El libro se detiene en algunos tópicos más o menos conocidos de la historia del artista, entre ellos su polémica ácida con Astor Piazzolla, al que admiraba, en torno a la música de Ultimo tango en Paris, pero agrega muchísima información original sobre otros asuntos, como el encuentro con Julio Cortázar en 1973, en Buenos Aires.
En ese encuentro en un hotel, del que también participaba el cineasta brasileño Glauber Rocha, el escritor le contó de su intensa relación con el jazz, intimidándolo un poco con su verborragia, aunque a esa altura el músico había avanzado mucho en la recuperación de la tartamudez que lo había dominado desde la sacrificada infancia en Rosario.
“Tuviste la ventaja de pasar de (Charlie) Parker a Ornette Coleman”, le dijo el autor de Rayuela cuando se presentó el tópico del free jazz, al que adhería Gato. “A mí, en cambio, por razones de edad, de generación, lo que marcó fue el jazz que escuché de joven, pero en 1947, cuando llegó a mis manos a descubrí a Parker. Esa música me enjabonó el piso”.
En el año siguiente, la prestigiosa revista estadounidense de jazz Down Beat le dedicó su tapa con una nota que afirmaba, entre muchos otros elogios, qué si para 1973 el saxofonista “era visto como un músico de free jazz de raíces latinoamericanas”, en 1974 “las muchas versiones del tema de Ultimo tango en París lo han convertido en un suceso” mundial.
Por razones políticas, era un hombre de izquierda, Barbieri recién fue a vivir a Nueva York cuando luego de sus impactantes trabajos con el trompetista Don Cherry empezó a ser un artista mimado por otros músicos de la vanguardia estadounidense, que lo veían como un revolucionario hermano, y, además, con un toque exótico, pero además los sellos musicales lo pensaban como un buen negocio
El exotismo del saxo tenor de Barbieri fue que empezó a recorrer un repertorio de música del folklore argentino -entre ellos clásicos como El arriero, de Atahualpa Yupanqui-Pablo del Cerro o Juana Azurduy, de Ariel Ramírez-Félix Luna- abordándolo como un territorio fértil para la improvisación jazzera, en que descollaba la urgencia de su sonido estridente, sus notas largas y filosas, ese bramido por momentos intranquilizador.
Los ritmos afrocaribeños y la música brasileña, que amaba, también fueron la alfombra roja sobre la que galopó en esa etapa de composiciones y versiones por momentos urgentes, en otros desaforadas, en ocasiones tiernas y suaves, pero sobre todo personalísimas e influyentes para siempre, y por momentos estéticamente vinculadas a las búsquedas y sonoridades del rock.
No le rehuyó a la música soft y sexy -allí están sus versiones de I want you, de Marvin Gaye o Europa, de Carlos Santana, con quien tuvo una activa relación artística durante ambos apogeos- para enojo de los puristas del jazz de vanguardia pero beneficio de sus bolsillos, que durante por lo menos cinco décadas de su vida a veces habían estado llenos de agujeros y necesidades.
En los 80, comenzó el declive de su salud, producto tanto de sus largos años de actuaciones con gran desgaste como de los consumos que fueron minando su cuerpo, y cuando a principios de los 90 volvió a Buenos Aires para dos conciertos en el Gran Rex parecía por momentos, fuera del escenario, un fantasma en una ciudad que ya no reconocía, lleno de melancolía y depresión.
“Soy un tipo con problemas de soledad, soy triste”, dijo en una entrevista con el diario Clarín. “Tengo tres días malos, uno bueno.
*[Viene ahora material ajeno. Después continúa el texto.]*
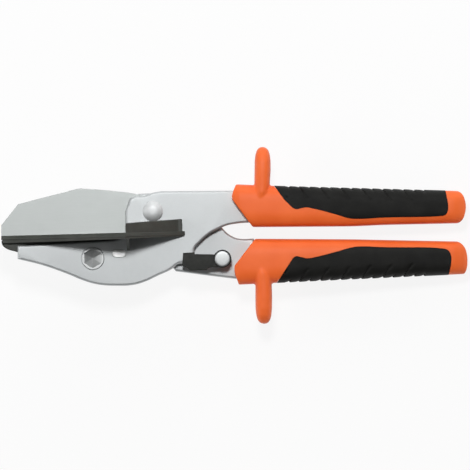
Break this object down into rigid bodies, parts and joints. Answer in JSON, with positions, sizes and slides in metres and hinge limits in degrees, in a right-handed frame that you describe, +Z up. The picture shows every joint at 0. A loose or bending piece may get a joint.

Soy feliz en este momento y dentro de un rato no sé. Pero esa insatisfacción es que hace que la música sea siempre algo que nace de una necesidad”, agregó este hombre gastado que enviudó de Michelle en 1995.
En los meses finales de su vida, cuando ya no tenía fuerza en los pulmones ni el cuerpo para tocar aquellos impresionantes solos poblados de frases, jadeos, interjecciones y gritos, ni deseo algunos de grabar, le otorgaron en noviembre de 2015 un Premio Grammy a la Excelencia Musical que recibió en Nevada con un gesto casi irónico, con su infaltable sombrero, su ropa de diseño, su distancia de la estridencia personal.
A los jóvenes periodistas latinos les contaba que había grabado 45 discos, que había compuesto para el cine también, que había nacido en Rosario, que disfrutaba del silencio, que esperaba la muerte, que le llegó en 2016, que sentía que no tenía mucho para decir, que pero que había disfrutado de algunos tramos de la vida: el Gato se despedía del mundo como si se hubiese replegado sobre su propio cuerpo cansado.